Woodman left behind an archive of more than ten thousand negatives, which are maintained by her parents. Fewer than 150 of her images have been published or exhibited in public. She has become something of a cult figure, influential to some students of photography in schools that place a heavy emphasis on theories of art.
There are sound reasons for that. Woodman’s work does address issues of body image and objectification, of women seizing control of the way they’re represented in art, of the exploration of the visible landscapes of the body and the invisible landscape of the mind. But I wonder if Francesca Woodman the person–the young woman who is both the subject and the object of the work–gets lost in all that.

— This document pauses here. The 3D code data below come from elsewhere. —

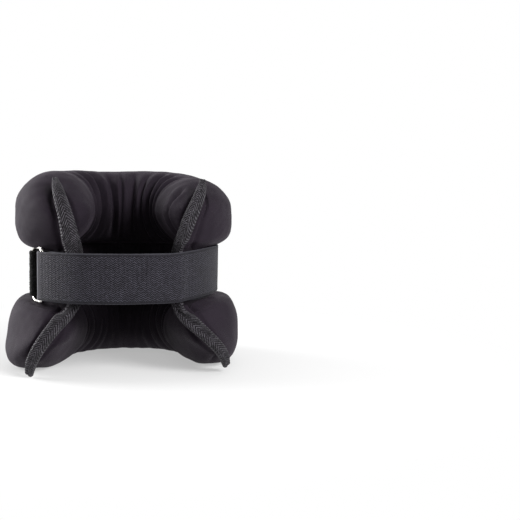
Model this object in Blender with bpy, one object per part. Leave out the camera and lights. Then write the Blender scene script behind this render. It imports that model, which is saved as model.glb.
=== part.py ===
"""Ankle cuff weight: two sand-filled rolls joined by a flat waist, bent into a C and closed by a strap.

Metres, +Z up. The cuff stands on its lower roll, its opening faces -Y and the strap ring is at -X.
Everything is worked out about the leg's axis, which the root empty puts at (0, LEG_AXIS_Y, 0).
Angles about that axis are in degrees from the middle of the back (+Y), positive towards -X.
The left half is modelled, and the right half is the same shape with X reversed.
"""

import math

import bmesh
import bpy
from mathutils import Vector

# Driving dimensions
STRAP_WIDTH = 0.030
STRAP_THICKNESS = 0.0015
STRAP_CENTRE_Z = 0.0605
LEG_AXIS_Y = -0.0082
ROLL_HALF_WIDTH = 0.0245
COVER_THICKNESS = 0.0025
POUCH_THICKNESS = 0.0006
WAIST_RADIUS = 0.053
WAIST_BOTTOM_Z = 0.0447
WAIST_TOP_Z = 0.0750
WAIST_END_ANGLE = 141.5
SEAM_CLEARANCE = 0.0011
SPLIT_ANGLE = 0.3
RING_WIRE_RADIUS = 0.0012
RING_GAP_HEIGHT = 0.0308
GAP = 0.0003

# Each roll: the radius of its centre circle, its middle height, its half height, and which way its tip points
ROLLS = {
    "upper": {"radius": 0.0465, "z": 0.1000, "half_height": 0.0250, "up": 1, "end_angle": 100},
    "lower": {"radius": 0.0495, "z": 0.0213, "half_height": 0.0230, "up": -1, "end_angle": 95},
}
TIP_ANGLE = 80
POINTS_PER_PANEL = 8
GRID_ANGLE = 10
END_STEPS = 4

# The end seam runs from the waist over the end of each roll to its tip: Bezier handles after the waist point
SEAM_HANDLES = {
    "upper": [(-0.0360, -0.0480, 0.087), (-0.0440, -0.0480, 0.105), (-0.0470, -0.0330, 0.1160)],
    "lower": [(-0.0370, -0.0480, 0.033), (-0.0515, -0.0520, 0.020), (-0.0552, -0.0400, 0.0085)],
}
TIP_FIN_DIRECTION = {"upper": Vector((-0.10, -0.92, 0.36)), "lower": Vector((-0.12, -0.97, 0.10))}
BAG_START_ANGLE = 3
BAG_OVERRUN = 9
FLANGE_HALF_THICKNESS = 0.0011
FLANGE_LENGTH = 0.0076
BINDING_START = 0.0030
BINDING_END = 0.0093
BINDING_HALF_THICKNESS = 0.0026
BINDING_THICKNESS = 0.0009
BINDING_TAIL = 0.003
THREAD_RADIUS = 0.00025

# Radii of what is laid on the waist, from the inside out
WAIST_OUTER_FACE = 0.0550
LOOP_TAPE_RADII = (0.0553, 0.0571)
LOOP_TAPE_HALF_HEIGHT = 0.0140
HOOK_PATCH_RADII = (0.0574, 0.0584)
STRAP_INNER_RADIUS = 0.05605
STRAP_OUTER_RADIUS = 0.05945

# Where the strap's parts meet, going back along the right side
SHOULDER_ANGLE = 140.5
STRAP_BASE_END_ANGLE = 119
TAIL_ANGLE = 118
TIP_ANGLE_START = 76
STRAP_END_ANGLE = 35

# The ring's two upright bars and the tab that holds it
RING_TAB_BAR = Vector((-0.0566, -0.0190, STRAP_CENTRE_Z))
RING_STRAP_BAR = Vector((-0.0503, -0.0332, STRAP_CENTRE_Z))
TAB_END_ANGLE = 72
TAB_THICKNESS = 0.0014
TAB_LOOP_RADIUS = 0.00235
FOLD_LOOP_RADIUS = 0.0027
FOLD_LENGTH = 0.009

FLEX_AXIS = Vector((0, 0.0745, 0))


def unit_at(angle):
    """Outward direction at this angle about the leg's axis."""
    turn = math.radians(angle)
    return Vector((-math.sin(turn), math.cos(turn), 0))


def forward_at(angle):
    """Direction along the circle, from the back towards the opening, at this angle."""
    turn = math.radians(angle)
    return Vector((-math.cos(turn), -math.sin(turn), 0))


def polar(radius, angle, z=0.0):
    return unit_at(angle) * radius + Vector((0, 0, z))


def bezier(points, t):
    """Point at t on the cubic Bezier curve with these four points."""
    a, b, c, d = points
    s = 1 - t
    return a * s**3 + b * (3 * s * s * t) + c * (3 * s * t * t) + d * t**3


def smooth_path(points, per_span):
    """A Catmull-Rom curve through the points."""
    padded = [2 * points[0] - points[1], *points, 2 * points[-1] - points[-2]]
    path = []
    for a, b, c, d in zip(padded, padded[1:], padded[2:], padded[3:]):
        for i in range(per_span):
            t = i / per_span
            path.append(
                b + (c - a) * (t / 2) + (2 * a - 5 * b + 4 * c - d) * (t * t / 2)
                + (3 * b - a - 3 * c + d) * (t**3 / 2)
            )
    return [*path, points[-1].copy()]


def grid_angles(start, end):
    """start, every multiple of GRID_ANGLE between, and end, so that nested curved pieces stay parallel."""
    low = math.floor(start / GRID_ANGLE) + 1
    high = math.ceil(end / GRID_ANGLE)
    return [start, *(GRID_ANGLE * i for i in range(low, high)), end]


def spread(start, end, count):
    """count + 1 numbers from start to end."""
    return [start + (end - start) * i / count for i in range(count + 1)]


# Building objects


def material(name, colour, roughness, metallic=0.0):
    made = bpy.data.materials.new(name)
    made.use_nodes = True
    shader = made.node_tree.nodes["Principled BSDF"]
    shader.inputs["Base Color"].default_value = (*colour, 1)
    shader.inputs["Roughness"].default_value = roughness
    shader.inputs["Metallic"].default_value = metallic
    made.diffuse_color = (*colour, 1)
    return made


def empty(name, pivot, parent=None):
    """The frame of one rigid body, with its origin on the body's joint axis."""
    made = bpy.data.objects.new(name, None)
    bpy.context.scene.collection.objects.link(made)
    made["pivot"] = pivot
    if parent is None:
        made.location = pivot + Vector((0, LEG_AXIS_Y, 0))
    else:
        made.parent = parent
        made.location = pivot - Vector(parent["pivot"])
    return made


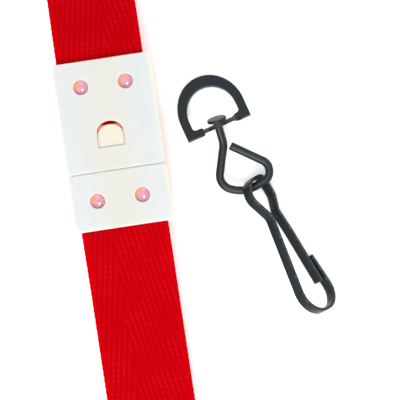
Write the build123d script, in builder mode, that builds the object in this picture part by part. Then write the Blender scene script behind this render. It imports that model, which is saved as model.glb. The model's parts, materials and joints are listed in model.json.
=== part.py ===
from build123d import *
from math import asin, cos, degrees, radians, sin
import os

# Saxophone neck strap: folded webbing loop, two-half breakaway buckle, D-ring, swivel eye and snap hook.
# Frame: X across the webbing, Y along it, Z up. The origin lies on the rest surface under the buckle's seam.
# The hook assembly lies beside the strap, loose, as before the webbing is threaded through the D-ring.

os.makedirs("parts", exist_ok=True)

# ---- webbing: one flat woven band, folded back and forth under its own top layer ----
WEB_WIDTH = 25.0
WEB_THICK = 1.3
LAYER_PITCH = 1.65
LAYERS = 6
FOLD_HIGH_Y = 64.0
FOLD_LOW_Y = -86.0
TURN_Y = -88.0
RISE_LENGTH = 18.0
MOUTH_RUN = 1.5
WEB_CUT = 0.15

# ---- buckle: female half above the seam (Y > 0), male half below it ----
BUCKLE_GAP = 0.3
BUCKLE_WIDTH = 28.1
BACK_OVERHANG = 0.3
FEMALE_LENGTH = 31.95
MALE_LENGTH = 16.45
SHELL_SPLIT = 3.0
BUCKLE_THICK = 6.6
WALL = 1.3
EDGE_ROUND = 0.4
PLAN_ROUND = 1.3
SEAM_GAP = 0.04
CUT_PAST = 1.0
WEB_CHANNEL_WIDTH = 25.8
WEB_CHANNEL_HEIGHT = 1.9
WEB_CHANNEL_LIFT = 0.05
WEB_END_CLEAR = 0.3
WEB_END_FEMALE = 13.6
WEB_END_MALE = -2.9

# ---- pins that lock the webbing ends ----
PIN_DIAMETER = 4.2
PIN_HOLE = 4.26
PIN_WEB_HOLE = 4.9
PIN_SPACING = 12.9
PIN_FEMALE_Y = FEMALE_LENGTH - 7.4
PIN_MALE_Y = -8.2
PIN_RECESS = 0.6
PIN_SEAT = 0.9
PIN_FLOOR_GAP = 0.05
PIN_DISH_RADIUS = 4.5
PIN_DISH_DEPTH = 0.3

# ---- tongue, latch finger and the arched window that the latch fills ----
TONGUE_WIDTH = 20.4
TONGUE_THICK = 2.2
TONGUE_REACH = 13.1
TONGUE_CLEAR = 0.3
TONGUE_TOP_GAP = 0.1
TONGUE_ROOT = 1.0
TONGUE_ROUND = 0.9
FINGER_WIDTH = 7.9
FINGER_THICK = 1.2
FINGER_ROOT = 0.6
FINGER_ROUND = 0.8
FINGER_SLOT = 0.4
FINGER_SLIT = 0.05
WINDOW_WIDTH = 7.6
WINDOW_FLAT_Y = 6.75
WINDOW_TOP_Y = 14.1
BOW_SHARE = 0.42
BUMP_WIDTH = 7.44
BUMP_FLAT_Y = 6.83
BUMP_TOP_Y = 13.0
BUMP_HEIGHT = 1.15
BUMP_SINK = 0.2

# ---- hook assembly: where its pieces lie ----
HOLE_X = 30.8
HOLE_Y = 8.3
HOLE_Z = 6.67
D_TURN = 15.64
STEM_TURN = 7.67
STEM_LIFT = 18.0
EYE_LIFT = 4.0
HOOK_X = 40.6
HOOK_Y = -10.86
HOOK_Z = 2.8
HOOK_TURN = 17.43
HOOK_PITCH = 6.9
HOOK_ROLL = 50.0

# ---- D-ring: stamped plate with its crossbar twisted on edge ----
D_HALF_WIDTH = 9.8
D_REACH = 11.7
D_INNER_HALF = 7.2
D_INNER_REACH = 8.2
D_CENTRE = 4.5
D_CORNER = 1.0
D_THICK = 1.2
D_BAR = 2.2
D_BAR_THICK = 1.15
D_TWIST_START = 6.6
D_TWIST_END = 4.6
TWIST_STEPS = 6
BAR_LIFT = 4.0
PAD_RADIUS = 2.3
PAD_LENGTH = 6.4
PAD_THICK = 1.2
PAD_HOLE = 3.2

# ---- swivel eye: round wire with a flat head, bent to a pear-shaped eye ----
WIRE_RADIUS = 1.2
HEAD_RADIUS = 2.8
HEAD_THICK = 0.85
HEAD_SEAT = 1.35
STEM_BEND = 5.57
STEM_BEND_REACH = 1.4

# ---- snap hook: flat strip, pinched between its two loops ----
STRIP_WIDTH = 3.0
STRIP_THICK = 1.0
STRIP_ROUND = 0.3
GATE_SLIT = 0.06


def export(part, name):
    """Label the part and write it as its own file."""
    part.label = name
    export_step(part, "parts/" + name + ".step")


def layer_z(number):
    """Height of the middle of a webbing layer, counted from 1 at the bottom."""
    return WEB_THICK / 2 + (number - 1) * LAYER_PITCH


BUCKLE_Z = layer_z(LAYERS - 1) + WEB_THICK / 2 + BUCKLE_GAP
SPLIT_Z = BUCKLE_Z + SHELL_SPLIT
WEB_IN_BUCKLE_Z = SPLIT_Z + WEB_CHANNEL_LIFT + WEB_CHANNEL_HEIGHT / 2
TOP_Z = layer_z(LAYERS)
MOUTH_FEMALE_Y = FEMALE_LENGTH + MOUTH_RUN
MOUTH_MALE_Y = -MALE_LENGTH - MOUTH_RUN
FRONT_Z = BUCKLE_Z + BUCKLE_THICK
TONGUE_TOP_Z = FRONT_Z - WALL - TONGUE_TOP_GAP
CHANNEL_HIGH_Z = WEB_IN_BUCKLE_Z + WEB_CHANNEL_HEIGHT / 2
CAVITY_END = WEB_END_FEMALE - WEB_END_CLEAR


def pin_places(y, z):
    """The two pin positions across the webbing at one height."""
    return [(-PIN_SPACING / 2, y, z), (PIN_SPACING / 2, y, z)]


# ---------------------------------------------------------------- webbing
def rise(y_low, z_low, y_high, z_high):
    """Gentle S-shaped run between two level runs of webbing."""
    middle = ((y_low + y_high) / 2, (z_low + z_high) / 2)
    length = (y_high - y_low) / 2
    height = (z_high - z_low) / 2
    radius = (length**2 + height**2) / (2 * height)
    half_turn = asin(length / radius) / 2
    step_y = radius * sin(half_turn)
    step_z = radius * (1 - cos(half_turn))
    ThreePointArc((y_low, z_low), (y_low + step_y, z_low + step_z), middle)
    ThreePointArc(middle, (y_high - step_y, z_high - step_z), (y_high, z_high))


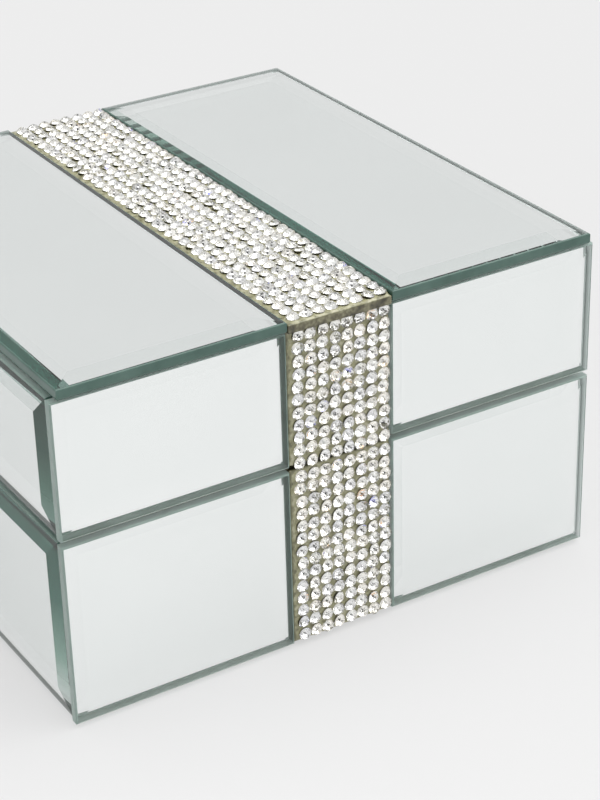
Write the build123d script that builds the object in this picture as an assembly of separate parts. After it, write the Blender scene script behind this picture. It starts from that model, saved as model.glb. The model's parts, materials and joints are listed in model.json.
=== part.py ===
"""Bevelled mirror trinket box with a hinged lid and a band of faceted stones.

The frame is millimetres, +Z up, with the origin on the resting plane at the
centre of the box. The front is towards -Y and the hinges are at the back, +Y.
"""
from build123d import *
import os

os.makedirs("parts", exist_ok=True)

# Outline of the box over its glass
WIDTH = 120.0
DEPTH = 119.0
HEIGHT = 72.7
BASE_RIM = 40.1
SEAM = 1.0

# Glass panes
GLASS = 3.0
BEVEL = 4.6
BEVEL_DROP = 0.57
TOP_INSET = 1.2         # top panes stop short of the box's left and right faces

# Board carcass, lining and underside
BOARD = 4.0
FELT = 1.0
LINING = 1.2
FLOOR_PAD = 2.0
LID_PAD = 1.6
RIM_VELVET = 0.4
LINING_TOP_GAP = 0.2

# Stone band
CHANNEL_HALF = 11.6
BACKING_HALF = 11.4
BACKING = 1.8
COLUMNS = 8
COLUMN_PITCH = 2.77
COLUMN_SHIFT = 0.5      # the stones sit a little right of the channel's middle
STONE_RADIUS = 1.3
TABLE_RADIUS = 0.68
STONE_HEIGHT = 1.2
STONE_SIDES = 8
TOP_ROWS = 44
TOP_PITCH = 2.68
LID_ROWS = 11
LID_PITCH = 2.69
LID_FIRST_ROW = 4.35    # below the top of the box
BASE_ROWS = 14
BASE_PITCH = 2.76
BASE_FIRST_ROW = 1.75   # below the rim of the base

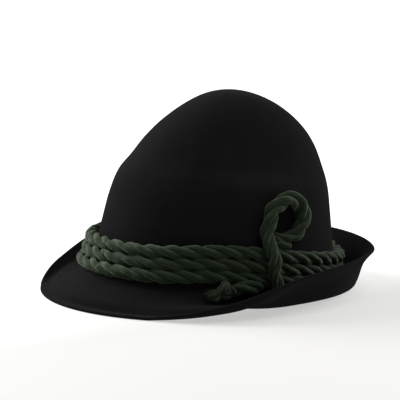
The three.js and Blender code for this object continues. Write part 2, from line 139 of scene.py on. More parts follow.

The sad fact is, all we know of Francesca Woodman is the work she produced between the ages of 13 and 23. Who among us would want to be judged solely on what we produced in our formative years? Who knows what sort of work she’d have done had she not leapt out of that window? Perhaps she’d have moved outside the confined spaces present in most of her work. Perhaps her work would have become somewhat less grim and austere, less determinedly earnest. Perhaps she’d have reclaimed her own face.
That’s nothing but wishful thinking, of course. Francesca Woodman did jump out that window; her work is forever trapped by time.